Dozens of fires burned across New South Wales state, fanned by hot dry winds from the Australian Outback as temperatures reached 111 degrees in Sydney — the hottest New Year's Day on record for the city.
Several blazes north of the city merged into one "very fast-moving fire," consuming seven firefighters' vehicles, Rural Fire Service spokesman Cameron Wade told Australian Broadcasting Corp. radio.
Rebel Talbert, a spokeswoman for the fire service, said the fires appeared to be man-made, though whether "that's deliberate or accidental really remains to be seen." There had been no lightening strikes, she told Nine News.
Late Sunday, hundreds of firefighters were pulled back from the flames and deployed to protect homes as a cold front moved toward the region, bringing gusts of more than 60 miles per hour and causing extremely dangerous conditions, Rural Fire Service Commissioner Phil Koperberg told reporters.
Water bombing by helicopters also was forced to stop at nightfall.
A change in wind direction sent thick black smoke and glowing embers toward the village of Kariong, home to hundreds of people, but there were no immediate reports of damage.
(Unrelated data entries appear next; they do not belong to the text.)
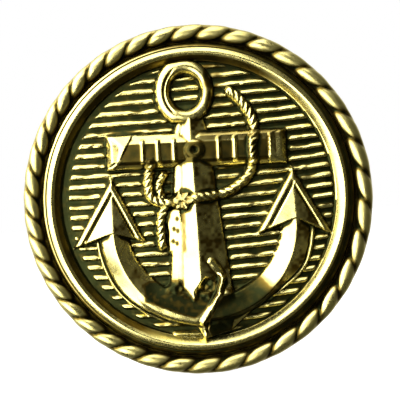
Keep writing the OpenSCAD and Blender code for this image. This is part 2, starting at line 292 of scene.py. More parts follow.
def stock_tarnish(x, y):
    """Dark between the bands of the stock's front, and amber along its upper bevel on the right."""
    u, v = along_stock(x, y)
    front = ease(from_block(u, v) / 0.15) * ease((0.6 - v) / 0.15) * ease((v + 0.9) / 0.15)
    for spot in BANDS:
        front = front * (1 - bead(np.abs(np.abs(u) - spot), 0.22))
    front = front * (0.8 + 0.1 * ripple(x, y, 0.4, 34))
    bevel = 0.45 * ease(u / 0.4) * ease((v - 0.55) / 0.1) * (np.abs(v) < STOCK_UP) * (np.abs(u) < STOCK_HALF)
    return np.maximum(front, bevel)


def shank_tarnish(x, y):
    """An amber stripe down the step of the shank, and the holes of the frayed end."""
    t = (x - SHANK_X) / shank_half(y)
    stripe = 0.5 * ease((STRIPE_HALF - np.abs(t - STRIPE_T)) / 0.03)
    stripe = stripe * ease((y + 3.6) / 0.3) * ease((-0.4 - y) / 0.3)
    for cx, cy in FRAY_HOLES:
        stripe = np.maximum(stripe, 0.95 * bead(np.hypot(x - cx, (y - cy) / 1.3), 0.16) ** 0.5)
    return stripe


def crown_painted_shade(x, y):
    """Mottled painted shade over the sunk left half of the crown, below the end of the shank."""
    inside = ease(inset(x, y, CROWN_HOLLOW) / 0.4)
    below = ease((shank_end(x) - y) / 0.5)
    return inside * below * (0.93 + 0.25 * ripple(x, y, 0.22, 31))


def arm_painted_shade(x, y):
    """Painted shade over the right half of the crown and the arm that rises from it, where their facets turn
    away from the light.
    """
    out, down = along_arms(x, y)
    right = ease((down - 0.62) / 0.18) * ease((x - seam_x(y) - 0.25) / 0.2) * (out > -1.3)
    return 0.9 * right * (out < 0.3 + ease((1.9 - x) / 0.5))


def knot_tarnish(x, y):
    """A little amber on the knot, more of it between the rays."""
    radius = np.hypot(x - KNOT_X, y - KNOT_Y)
    return (0.38 + 0.1 * (knot_rays(x, y) < 0)) * (radius < KNOT_R)


def shackle_painted_shadow(x, y):
    """A mottled painted shadow on the field to the right of the shackle."""
    patch = ease((x - 0.7) / 0.3) * ease((2.5 - x) / 0.9) * ease((y - 5.3) / 0.6)
    return patch * (0.62 + 0.3 * ripple(x, y, 0.5, 38))


def anchor_tarnish_and_shade(x, y):
    """Share of stains and painted shade on the anchor and round it, from 0 to 1."""
    parts = (stock_tarnish, shank_tarnish, crown_painted_shade, arm_painted_shade, knot_tarnish, shackle_painted_shadow)
    return np.maximum.reduce([part(x, y) for part in parts])


def boss(x, y):
    """Round knob with a dimple, where the stock crosses the shank."""
    r = np.hypot(x + 0.02, y - STOCK_Y)
    knob = BOSS_TOP + 0.1 * np.clip(1 - (r / BOSS_R) ** 2, 0, 1) - 0.4 * bead(r, 0.28)
    return np.where(r < BOSS_R, knob, BOSS_TOP - 1.2 * (r - BOSS_R))


def arms(x, y):
    """Roof-shaped arms along half an ellipse, over a thin ledge.

    Their outer side narrows to a lip towards the crown, sooner on the right than on the left.
    """
    out, down = along_arms(x, y)
    left = ease(0.5 - x / 1.6)
    narrow = ease((down - 0.4 - 0.1 * left) / (0.4 + 0.1 * left)) * (0.85 + 0.15 * left)
    narrow = np.where(x > ARM_X, 1.5 * ease((down - 0.35) / 0.4), narrow)
    half = np.where(out < 0, ARM_INNER + 0.42 * down, ARM_OUTER - 0.42 * narrow)
    ridge = 0.9 + 0.17 * down
    t = np.sqrt((out / half) ** 2 + 0.006)
    low = ease((down - 0.6) / 0.35)
    edge = np.where(out < 0, 0.15 + 0.47 * low, 0.34 + (0.2 + 0.3 * left) * ease((down - 0.35) / 0.4))
    roof = ridge - (ridge - edge) * (t - 0.05)
    lip = 0.3 * ease((down - 0.45) / 0.3)
    roof = roof + 0.07 * bead(out - lip, 0.26) * ease((down - 0.6) / 0.2) * left
    h = np.where(t < 1, roof, edge - WALL * (t - 1) * half)
    beyond = out - half
    ledge = 0.2 + 0.1 * bead(beyond - 0.24, 0.12) - WALL * np.clip(beyond - 0.34, 0, None)
    ledge = ledge - 1.2 * np.clip(down - 0.75 + 0.2 * (x > 0), 0, 1)
    h = np.maximum(h, np.where(out > 0, ledge, -1))
    return h - WALL * np.clip(y + 1.5, 0, None)


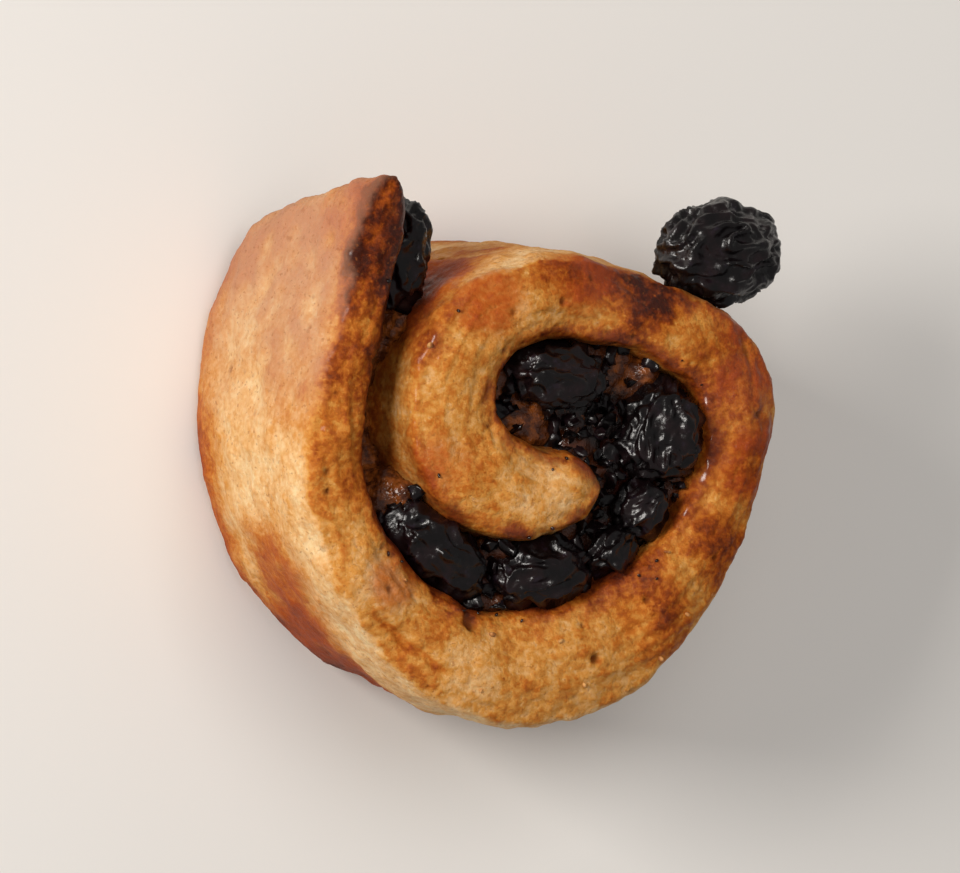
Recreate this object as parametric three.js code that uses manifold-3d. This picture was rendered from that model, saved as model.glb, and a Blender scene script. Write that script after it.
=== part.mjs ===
// A raisin swirl pastry: one slice of a dough strip that was spread with raisins and rolled up,
// lying on its flat cut face with the swirl upwards. Millimetres, +Z up.
// The origin is the middle of the base. The strip, the sticky filling between its turns and
// each raisin that shows are separate solids.
import * as THREE from 'three';
import { mergeVertices } from 'three/addons/utils/BufferGeometryUtils.js';
import { SimplexNoise } from 'three/addons/math/SimplexNoise.js';
import Module from 'manifold-3d';

// ---- Driving dimensions, in millimetres and degrees ------------------------------------------
const SLICE_HEIGHT = 23; // along the roll's axis, at the outer turn
const CORE_RISE = 1.6; // how far the middle of the swirl baked up above the outer turn
const CROWN = 2.4; // height of the strip's rounded upper edge
const BASE_CORNER = 1.1; // rounding where the wall meets the flat base
const WALL_PUFF = 0.35; // how far the walls swell out at mid height
const TIP_ROUND = 3.0; // length over which the inner tip rounds off
const END_ROUND = 2.0; // the same at the strip's outer end
const END_DROP = 0.07; // share of the height by which the strip is lower at its two ends
const END_SLANT = 5.5; // how much further the outer end reaches at the top than at the base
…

Some 170 firefighters were patrolling the village protecting homes.
Earlier, Koperberg warned that if winds turned the fires to the north, many more homes would be under threat.
"But if everyone does what they're told, hopefully we should get to tomorrow morning with very few losses," he said.
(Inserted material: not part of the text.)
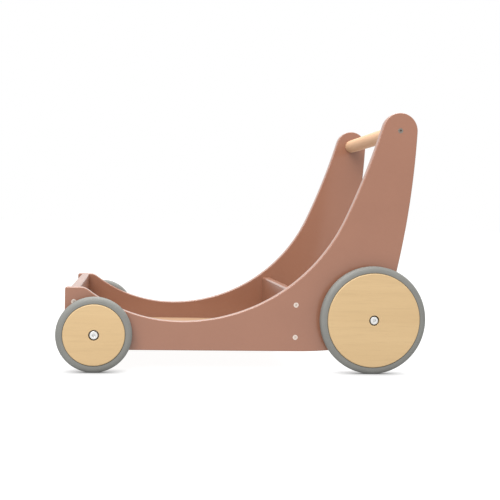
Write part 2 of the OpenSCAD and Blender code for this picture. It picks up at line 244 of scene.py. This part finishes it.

In neighboring Victoria state, rain helped hundreds of firefighters control a blaze that destroyed five homes Saturday night at Stawell, a town of 8,000 people 150 miles west of Melbourne.
Michael Creighton at Woy Woy Leagues Club, which was acting as a makeshift evacuation center, said several families were sheltering there amid uncertainty about the fate of their homes.
"I don't think today anybody knows whose house has gone," he told Sky News.